Can we change how we think?
Of course. We’ve all done it many times. We’ve changed our minds more times than we can count. It’s not always provoked by external influence either. Sometimes we just altered our decision. We choose something different. Sometimes I feel like regular mustard, sometimes I want brown spicy mustard and sometimes I want honey mustard. It’s not always something so insignificant, but it’s often not something that important either. “Where do you want to go eat?” “Do you want the green shirt or the blue one?” “What do you want to drink?” Life is filled with lots of daily decisions that vary depending on our mood or preference in that moment.
Those changes in our mind don’t usually have anything to do with optimism.
hopefulness and confidence about the future or the successful outcome of something
Mustard. Dining choices. Color selections. Those aren’t choices made with hopefulness or hopelessness. They’re just whatever we want at the time.
Weightier things – like relationships, careers, finances, and other activities that define our lives – tend to be determined by our outlook, our approach and how we see the world. And our place in it.
I’ll bet you, or somebody you know, frequently say things to demonstrate how unlucky they feel they are. I understand why people who feel just the opposite probably just keep quiet about it. It’d sound like bragging, but I do know people who – from where I’m looking – appear to have a Midas touch. Remarkably, they’re not the brightest or the best, but they sure do seem to find success in most everything they attempt.
Years of looking at folks like that has shown me a few things.
- These folks expect to succeed. They don’t ever begin something thinking it’ll fail. In fact, they don’t even consider it as a possibility. That doesn’t mean it’s impossible. It just means they don’t give it any space in their brain. They make their first step and every step after that with the assumption that it’ll work.
- These folks have an unabashed zest for promoting their work. They have no reservations about shouting to the world that their pursuit is worth supporting.
- They don’t let challenges or setbacks determine the final outcome. They have a resilience forged in their optimism that they’ll figure this out. The challenge is merely a blip to be dealt with. And quickly. Challenges are not roadblocks, but speed bumps that slow down their progress. It’s often humorous to me how they get angry at challenges, not discouraged. It’s a “how dare you slow me down?” spirit.

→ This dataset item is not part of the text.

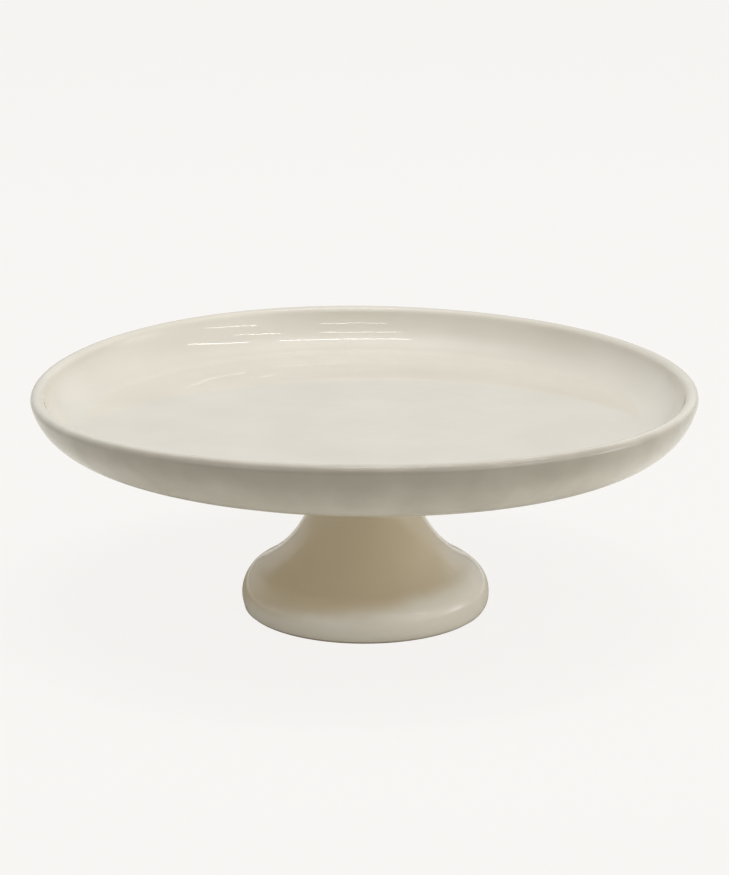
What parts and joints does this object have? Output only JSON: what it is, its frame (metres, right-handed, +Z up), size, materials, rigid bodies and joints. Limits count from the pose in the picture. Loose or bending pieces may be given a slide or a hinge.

- They have no reservations about changing their mind. If success isn’t quite what they were aiming for, they’ll pull the plug without fear. If the success is wonderful, they may find a great exit so they can get on with their next conquest. Most don’t start with this in mind, but they quickly adapt because they don’t get hung up about changing their mind.
Confidence plays a big role. Confidence in what? Confidence in our own competence. It doesn’t mean we have to be the smartest. It just means we have to be confident in our abilities, skills and whatever else we’ve got to accomplish this thing. Or to figure it out. In what else would we be confident?
Optimism isn’t based on being world-class. If that were the case, then only a very select few would be able to practice it. It’s based on our belief in ourselves, but that seems rather self-centered so there must be more to it. Or is there?